Filter the lines below, copying only those with the string "type".

(Modeling code records)
'''
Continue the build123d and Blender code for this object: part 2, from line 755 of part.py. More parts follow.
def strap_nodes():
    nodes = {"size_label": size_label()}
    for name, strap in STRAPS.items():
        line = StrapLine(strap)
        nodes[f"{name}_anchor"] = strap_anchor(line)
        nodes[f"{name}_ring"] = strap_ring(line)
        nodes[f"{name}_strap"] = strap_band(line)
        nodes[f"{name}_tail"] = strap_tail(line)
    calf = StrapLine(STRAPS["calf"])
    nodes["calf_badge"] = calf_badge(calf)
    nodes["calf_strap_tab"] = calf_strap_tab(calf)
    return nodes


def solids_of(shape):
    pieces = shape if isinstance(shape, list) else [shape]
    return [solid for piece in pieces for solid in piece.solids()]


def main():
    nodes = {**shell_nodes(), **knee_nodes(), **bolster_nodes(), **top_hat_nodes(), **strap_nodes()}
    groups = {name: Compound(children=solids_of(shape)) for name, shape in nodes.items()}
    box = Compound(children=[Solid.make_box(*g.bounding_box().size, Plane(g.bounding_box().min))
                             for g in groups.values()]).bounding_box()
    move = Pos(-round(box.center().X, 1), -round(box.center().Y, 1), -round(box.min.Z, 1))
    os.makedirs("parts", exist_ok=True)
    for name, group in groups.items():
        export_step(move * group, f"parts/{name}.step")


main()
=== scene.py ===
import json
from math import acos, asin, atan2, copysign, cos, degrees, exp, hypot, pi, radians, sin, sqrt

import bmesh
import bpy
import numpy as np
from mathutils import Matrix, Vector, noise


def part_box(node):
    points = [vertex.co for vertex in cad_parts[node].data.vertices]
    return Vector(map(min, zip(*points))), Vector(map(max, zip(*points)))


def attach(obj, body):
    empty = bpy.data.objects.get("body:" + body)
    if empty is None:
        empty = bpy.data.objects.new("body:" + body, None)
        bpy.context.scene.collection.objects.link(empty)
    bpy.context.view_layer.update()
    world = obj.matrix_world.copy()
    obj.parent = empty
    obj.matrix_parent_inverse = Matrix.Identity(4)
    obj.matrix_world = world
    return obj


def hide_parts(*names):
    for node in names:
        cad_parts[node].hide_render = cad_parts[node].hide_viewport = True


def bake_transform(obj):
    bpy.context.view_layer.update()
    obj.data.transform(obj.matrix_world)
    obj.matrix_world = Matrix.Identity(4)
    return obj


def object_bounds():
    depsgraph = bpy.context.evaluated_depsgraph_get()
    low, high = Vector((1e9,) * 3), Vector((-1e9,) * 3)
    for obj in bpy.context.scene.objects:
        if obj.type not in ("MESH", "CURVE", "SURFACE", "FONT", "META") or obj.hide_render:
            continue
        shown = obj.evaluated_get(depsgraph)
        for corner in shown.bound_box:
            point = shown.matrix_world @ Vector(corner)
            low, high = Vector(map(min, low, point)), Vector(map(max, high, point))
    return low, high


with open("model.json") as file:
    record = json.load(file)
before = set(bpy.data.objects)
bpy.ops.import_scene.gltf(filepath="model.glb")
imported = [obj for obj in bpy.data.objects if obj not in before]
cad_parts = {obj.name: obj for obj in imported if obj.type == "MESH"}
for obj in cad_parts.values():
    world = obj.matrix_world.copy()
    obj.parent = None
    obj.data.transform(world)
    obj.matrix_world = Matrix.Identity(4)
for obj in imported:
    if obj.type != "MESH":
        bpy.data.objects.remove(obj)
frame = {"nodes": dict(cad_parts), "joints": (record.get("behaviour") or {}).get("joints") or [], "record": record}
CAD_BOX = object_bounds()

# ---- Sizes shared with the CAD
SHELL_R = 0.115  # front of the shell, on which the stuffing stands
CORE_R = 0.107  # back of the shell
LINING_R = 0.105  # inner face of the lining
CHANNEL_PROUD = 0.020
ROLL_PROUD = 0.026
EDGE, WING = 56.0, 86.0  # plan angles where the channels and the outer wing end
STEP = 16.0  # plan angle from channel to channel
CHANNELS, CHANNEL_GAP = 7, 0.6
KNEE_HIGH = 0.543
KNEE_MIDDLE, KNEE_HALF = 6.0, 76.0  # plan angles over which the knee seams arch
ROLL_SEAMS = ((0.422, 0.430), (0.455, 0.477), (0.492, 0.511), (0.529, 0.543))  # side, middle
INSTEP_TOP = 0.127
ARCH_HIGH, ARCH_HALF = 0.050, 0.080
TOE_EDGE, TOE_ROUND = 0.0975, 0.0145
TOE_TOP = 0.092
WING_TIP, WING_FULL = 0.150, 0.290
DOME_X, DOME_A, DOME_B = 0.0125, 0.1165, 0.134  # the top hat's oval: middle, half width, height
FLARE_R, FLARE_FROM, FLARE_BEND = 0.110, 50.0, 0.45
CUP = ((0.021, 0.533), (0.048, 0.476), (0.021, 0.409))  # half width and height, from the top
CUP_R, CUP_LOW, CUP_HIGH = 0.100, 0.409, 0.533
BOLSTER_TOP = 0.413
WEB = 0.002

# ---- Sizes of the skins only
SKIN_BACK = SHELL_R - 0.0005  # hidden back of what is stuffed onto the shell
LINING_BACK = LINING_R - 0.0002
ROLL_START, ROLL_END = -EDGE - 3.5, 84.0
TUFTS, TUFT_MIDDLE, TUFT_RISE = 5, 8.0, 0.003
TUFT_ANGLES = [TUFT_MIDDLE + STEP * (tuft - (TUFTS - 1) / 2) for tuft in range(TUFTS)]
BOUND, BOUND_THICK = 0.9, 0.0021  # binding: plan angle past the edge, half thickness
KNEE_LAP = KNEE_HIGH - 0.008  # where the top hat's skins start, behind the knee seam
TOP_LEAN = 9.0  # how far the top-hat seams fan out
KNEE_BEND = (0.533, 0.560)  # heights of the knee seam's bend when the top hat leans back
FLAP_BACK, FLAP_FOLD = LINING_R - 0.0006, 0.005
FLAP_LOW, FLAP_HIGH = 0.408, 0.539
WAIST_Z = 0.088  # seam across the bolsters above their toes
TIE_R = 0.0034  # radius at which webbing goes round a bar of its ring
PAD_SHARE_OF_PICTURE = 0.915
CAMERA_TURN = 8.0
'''
'''
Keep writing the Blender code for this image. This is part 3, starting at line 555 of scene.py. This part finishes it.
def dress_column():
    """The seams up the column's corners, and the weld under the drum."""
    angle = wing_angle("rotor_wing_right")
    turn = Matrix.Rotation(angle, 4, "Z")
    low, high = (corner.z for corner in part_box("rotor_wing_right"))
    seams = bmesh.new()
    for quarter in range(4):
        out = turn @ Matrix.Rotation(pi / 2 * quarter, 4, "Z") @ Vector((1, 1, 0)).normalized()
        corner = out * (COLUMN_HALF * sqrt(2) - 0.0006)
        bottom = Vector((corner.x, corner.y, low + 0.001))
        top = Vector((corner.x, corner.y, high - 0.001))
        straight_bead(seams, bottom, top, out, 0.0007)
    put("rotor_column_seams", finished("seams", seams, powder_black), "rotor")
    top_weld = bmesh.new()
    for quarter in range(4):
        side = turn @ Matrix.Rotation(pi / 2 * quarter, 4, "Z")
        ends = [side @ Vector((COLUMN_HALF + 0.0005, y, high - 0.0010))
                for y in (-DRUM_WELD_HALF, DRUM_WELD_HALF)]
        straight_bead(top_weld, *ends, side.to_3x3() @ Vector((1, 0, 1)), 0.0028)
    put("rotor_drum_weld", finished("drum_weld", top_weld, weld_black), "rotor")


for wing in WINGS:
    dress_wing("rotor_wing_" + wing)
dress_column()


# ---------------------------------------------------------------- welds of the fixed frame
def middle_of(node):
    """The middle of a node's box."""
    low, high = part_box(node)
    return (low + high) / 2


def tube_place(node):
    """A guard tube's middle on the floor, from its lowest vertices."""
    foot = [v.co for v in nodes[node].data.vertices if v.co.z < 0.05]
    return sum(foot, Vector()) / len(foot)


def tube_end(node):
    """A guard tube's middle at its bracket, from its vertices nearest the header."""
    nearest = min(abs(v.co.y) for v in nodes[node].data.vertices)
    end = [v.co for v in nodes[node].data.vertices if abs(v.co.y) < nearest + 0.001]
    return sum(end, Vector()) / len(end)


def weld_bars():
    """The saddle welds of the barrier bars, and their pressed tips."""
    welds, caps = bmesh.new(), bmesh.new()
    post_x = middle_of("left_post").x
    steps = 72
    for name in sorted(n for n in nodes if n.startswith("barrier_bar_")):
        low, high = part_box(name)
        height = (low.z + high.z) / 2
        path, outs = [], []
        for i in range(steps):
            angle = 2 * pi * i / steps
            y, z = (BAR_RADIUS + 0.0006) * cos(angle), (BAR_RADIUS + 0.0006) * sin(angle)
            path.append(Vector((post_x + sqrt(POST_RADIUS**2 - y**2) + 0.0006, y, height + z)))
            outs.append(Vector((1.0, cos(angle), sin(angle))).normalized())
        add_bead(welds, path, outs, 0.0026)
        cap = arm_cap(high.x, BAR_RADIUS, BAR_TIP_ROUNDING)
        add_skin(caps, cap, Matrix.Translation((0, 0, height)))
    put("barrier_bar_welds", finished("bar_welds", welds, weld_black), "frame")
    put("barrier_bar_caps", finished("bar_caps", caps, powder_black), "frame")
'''
'''
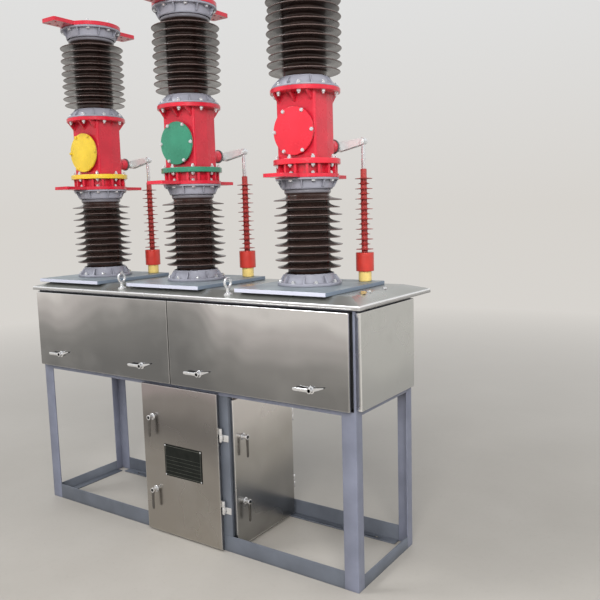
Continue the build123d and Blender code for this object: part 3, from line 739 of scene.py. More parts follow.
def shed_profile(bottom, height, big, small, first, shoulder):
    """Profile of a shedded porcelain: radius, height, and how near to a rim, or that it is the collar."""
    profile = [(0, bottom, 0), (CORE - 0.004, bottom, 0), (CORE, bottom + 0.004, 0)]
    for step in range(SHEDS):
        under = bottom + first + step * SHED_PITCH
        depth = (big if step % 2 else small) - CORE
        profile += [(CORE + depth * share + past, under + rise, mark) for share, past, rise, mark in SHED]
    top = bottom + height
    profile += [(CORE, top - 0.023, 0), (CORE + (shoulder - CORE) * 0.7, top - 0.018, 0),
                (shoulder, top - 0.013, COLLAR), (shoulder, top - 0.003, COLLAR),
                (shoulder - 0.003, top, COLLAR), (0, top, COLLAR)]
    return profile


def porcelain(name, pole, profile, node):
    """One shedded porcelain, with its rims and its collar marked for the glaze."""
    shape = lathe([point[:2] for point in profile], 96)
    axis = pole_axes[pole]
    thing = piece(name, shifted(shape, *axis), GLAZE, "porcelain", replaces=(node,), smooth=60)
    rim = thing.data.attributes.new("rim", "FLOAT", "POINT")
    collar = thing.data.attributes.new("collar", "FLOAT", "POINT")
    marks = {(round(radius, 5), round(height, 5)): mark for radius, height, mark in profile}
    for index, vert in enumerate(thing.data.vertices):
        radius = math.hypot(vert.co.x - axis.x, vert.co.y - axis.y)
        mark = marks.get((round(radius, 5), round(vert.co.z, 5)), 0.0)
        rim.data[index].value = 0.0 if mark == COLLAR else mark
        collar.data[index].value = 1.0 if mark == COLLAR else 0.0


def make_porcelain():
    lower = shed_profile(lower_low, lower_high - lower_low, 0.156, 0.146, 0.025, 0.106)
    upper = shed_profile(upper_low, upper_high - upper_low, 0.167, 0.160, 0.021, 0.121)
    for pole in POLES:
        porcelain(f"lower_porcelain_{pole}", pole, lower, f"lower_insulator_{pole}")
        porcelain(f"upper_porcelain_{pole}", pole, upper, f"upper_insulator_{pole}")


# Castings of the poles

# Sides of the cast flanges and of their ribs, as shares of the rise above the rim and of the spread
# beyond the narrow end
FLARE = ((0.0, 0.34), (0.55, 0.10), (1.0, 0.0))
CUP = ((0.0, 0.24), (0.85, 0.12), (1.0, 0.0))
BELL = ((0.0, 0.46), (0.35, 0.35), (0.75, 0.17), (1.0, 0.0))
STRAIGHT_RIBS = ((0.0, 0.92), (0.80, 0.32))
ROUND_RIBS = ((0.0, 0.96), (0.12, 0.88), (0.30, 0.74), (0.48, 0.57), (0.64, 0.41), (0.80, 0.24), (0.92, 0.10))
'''
The reply:
        if obj.type not in ("MESH", "CURVE", "SURFACE", "FONT", "META") or obj.hide_render:
cad_parts = {obj.name: obj for obj in imported if obj.type == "MESH"}
    if obj.type != "MESH":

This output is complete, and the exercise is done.